§ **Set task**
Please repeat all of the listing exactly.

────────────────

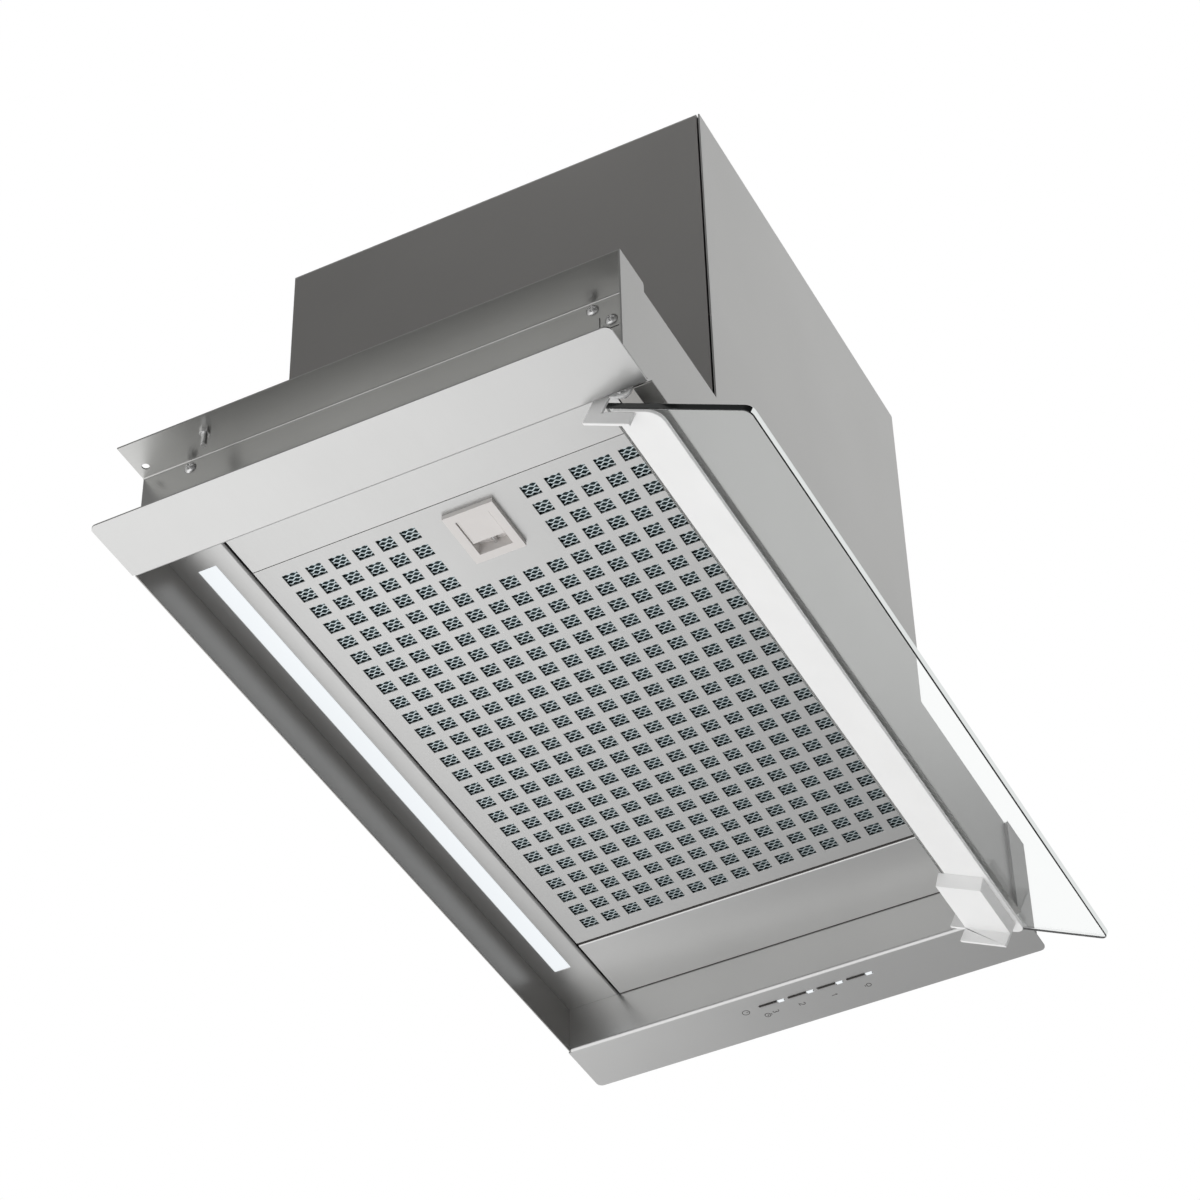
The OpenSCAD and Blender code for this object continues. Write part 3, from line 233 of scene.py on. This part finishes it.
def glowing(name, colour, strength):
    """A pale surface that gives off light, with faint clouds in it."""
    material, tree, shader = new_material(name)
    clouds = object_noise(tree, GLOW_CLOUD_SCALE, 1)
    tree.links.new(tint(tree, clouds, shade_of(colour, 0.97), shade_of(colour, 1.0)),
                   shader.inputs["Emission Color"])
    shader.inputs["Base Color"].default_value = LENS_BASE
    shader.inputs["Roughness"].default_value = 0.5
    shader.inputs["Emission Strength"].default_value = strength
    return material


def circuit_board(name):
    """Green solder resist with tracks."""
    material, tree, shader = new_material(name)
    tracks = object_noise(tree, TRACK_SCALE, 0)
    tree.links.new(tint(tree, tracks, BOARD_GREEN, TRACK_GREEN), shader.inputs["Base Color"])
    shader.inputs["Roughness"].default_value = 0.35
    bump(tree, shader, tracks, TRACK_BUMP, FINE_BUMP)
    return material


def copper_wire(name):
    """Enamelled copper, wound round the motor's axis along X."""
    material, tree, shader = new_material(name)
    turns = object_noise(tree, TURN_SCALE, 0, ROUND_X)
    tree.links.new(tint(tree, turns, COPPER_DARK, COPPER_LIGHT), shader.inputs["Base Color"])
    shader.inputs["Metallic"].default_value = 0.9
    shader.inputs["Roughness"].default_value = 0.32
    bump(tree, shader, turns, TURN_BUMP, TURN_DEEP)
    return material


MATERIALS = {
    "flange_steel": brushed_steel("flange_steel", FLANGE_STEEL, 0.34),
    "filter_steel": brushed_steel("filter_steel", STEEL, 0.38),
    "housing_steel": brushed_steel("housing_steel", BOX_STEEL, 0.34, ALONG_Y),
    "dark_steel": brushed_steel("dark_steel", DARK_STEEL, 0.40, ALONG_Y),
    "key_steel": brushed_steel("key_steel", STEEL, 0.30, ALONG_Y),
    "motor_steel": polished_metal("motor_steel", MOTOR_STEEL, 0.40),
    "zinc_steel": polished_metal("zinc_steel", ZINC, 0.26),
    "dark_plastic": plastic("dark_plastic", DARK_PLASTIC, 0.45),
    "grey_plastic": plastic("grey_plastic", GREY_PLASTIC, 0.45),
    "white_plastic": plastic("white_plastic", WHITE, 0.36),
    "latch_plastic": plastic("latch_plastic", LATCH_WHITE, 0.42),
    "lit_lens": glowing("lit_lens", LIGHT_COLOUR, 0.90),
    "light_board": plastic("light_board", LIGHT_BOARD, 0.35),
    "circuit_board": circuit_board("circuit_board"),
    "copper_winding": copper_wire("copper_winding"),
    "filter_mesh": polished_metal("filter_mesh", MESH_METAL, 0.36),
    "filter_metal": polished_metal("filter_metal", MESH_METAL, 0.36),
    "mesh_shade": plastic("mesh_shade", MESH_SHADE, 0.7),
    "visor_glass": clear_glass("visor_glass"),
    # Painted shade on the glass's end faces, and a painted glow on its outer edge, which is no lamp
    "glass_end_painted_shade": plastic("glass_end_painted_shade", GLASS_END_PAINTED_SHADE, 0.16),
    "glass_rim_painted_glow": glowing("glass_rim_painted_glow", GLASS_RIM_PAINTED_GLOW, 0.8),
    # Printed ink for the symbols, and painted shade for the dark faces and strips at gaps
    "ink_and_painted_shade": plastic("ink_and_painted_shade", INK_AND_SHADE, 0.6),
}
SLOT_OF = {n["node"]: n["material_slot"] for n in frame["record"]["subparts"]}
BODY_OF = {n: b for b, ns in frame["record"]["behaviour"]["bodies"].items() for n in ns}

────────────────

§ **Response to this task**
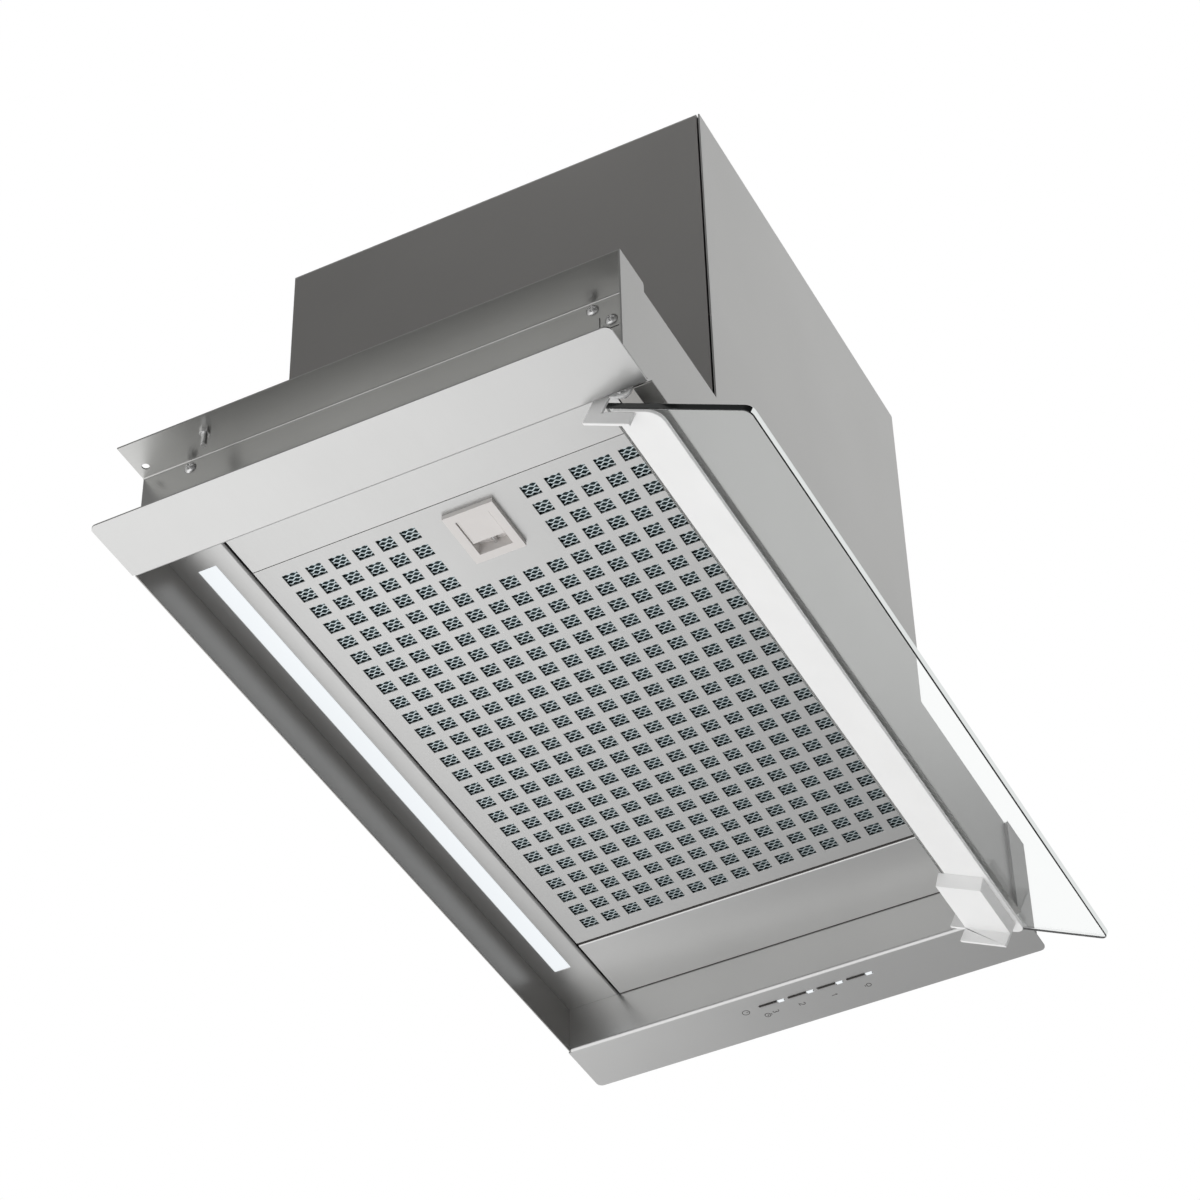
The OpenSCAD and Blender code for this object continues. Write part 3, from line 233 of scene.py on. This part finishes it.
def glowing(name, colour, strength):
    """A pale surface that gives off light, with faint clouds in it."""
    material, tree, shader = new_material(name)
    clouds = object_noise(tree, GLOW_CLOUD_SCALE, 1)
    tree.links.new(tint(tree, clouds, shade_of(colour, 0.97), shade_of(colour, 1.0)),
                   shader.inputs["Emission Color"])
    shader.inputs["Base Color"].default_value = LENS_BASE
    shader.inputs["Roughness"].default_value = 0.5
    shader.inputs["Emission Strength"].default_value = strength
    return material


def circuit_board(name):
    """Green solder resist with tracks."""
    material, tree, shader = new_material(name)
    tracks = object_noise(tree, TRACK_SCALE, 0)
    tree.links.new(tint(tree, tracks, BOARD_GREEN, TRACK_GREEN), shader.inputs["Base Color"])
    shader.inputs["Roughness"].default_value = 0.35
    bump(tree, shader, tracks, TRACK_BUMP, FINE_BUMP)
    return material


def copper_wire(name):
    """Enamelled copper, wound round the motor's axis along X."""
    material, tree, shader = new_material(name)
    turns = object_noise(tree, TURN_SCALE, 0, ROUND_X)
    tree.links.new(tint(tree, turns, COPPER_DARK, COPPER_LIGHT), shader.inputs["Base Color"])
    shader.inputs["Metallic"].default_value = 0.9
    shader.inputs["Roughness"].default_value = 0.32
    bump(tree, shader, turns, TURN_BUMP, TURN_DEEP)
    return material


MATERIALS = {
    "flange_steel": brushed_steel("flange_steel", FLANGE_STEEL, 0.34),
    "filter_steel": brushed_steel("filter_steel", STEEL, 0.38),
    "housing_steel": brushed_steel("housing_steel", BOX_STEEL, 0.34, ALONG_Y),
    "dark_steel": brushed_steel("dark_steel", DARK_STEEL, 0.40, ALONG_Y),
    "key_steel": brushed_steel("key_steel", STEEL, 0.30, ALONG_Y),
    "motor_steel": polished_metal("motor_steel", MOTOR_STEEL, 0.40),
    "zinc_steel": polished_metal("zinc_steel", ZINC, 0.26),
    "dark_plastic": plastic("dark_plastic", DARK_PLASTIC, 0.45),
    "grey_plastic": plastic("grey_plastic", GREY_PLASTIC, 0.45),
    "white_plastic": plastic("white_plastic", WHITE, 0.36),
    "latch_plastic": plastic("latch_plastic", LATCH_WHITE, 0.42),
    "lit_lens": glowing("lit_lens", LIGHT_COLOUR, 0.90),
    "light_board": plastic("light_board", LIGHT_BOARD, 0.35),
    "circuit_board": circuit_board("circuit_board"),
    "copper_winding": copper_wire("copper_winding"),
    "filter_mesh": polished_metal("filter_mesh", MESH_METAL, 0.36),
    "filter_metal": polished_metal("filter_metal", MESH_METAL, 0.36),
    "mesh_shade": plastic("mesh_shade", MESH_SHADE, 0.7),
    "visor_glass": clear_glass("visor_glass"),
    # Painted shade on the glass's end faces, and a painted glow on its outer edge, which is no lamp
    "glass_end_painted_shade": plastic("glass_end_painted_shade", GLASS_END_PAINTED_SHADE, 0.16),
    "glass_rim_painted_glow": glowing("glass_rim_painted_glow", GLASS_RIM_PAINTED_GLOW, 0.8),
    # Printed ink for the symbols, and painted shade for the dark faces and strips at gaps
    "ink_and_painted_shade": plastic("ink_and_painted_shade", INK_AND_SHADE, 0.6),
}
SLOT_OF = {n["node"]: n["material_slot"] for n in frame["record"]["subparts"]}
BODY_OF = {n: b for b, ns in frame["record"]["behaviour"]["bodies"].items() for n in ns}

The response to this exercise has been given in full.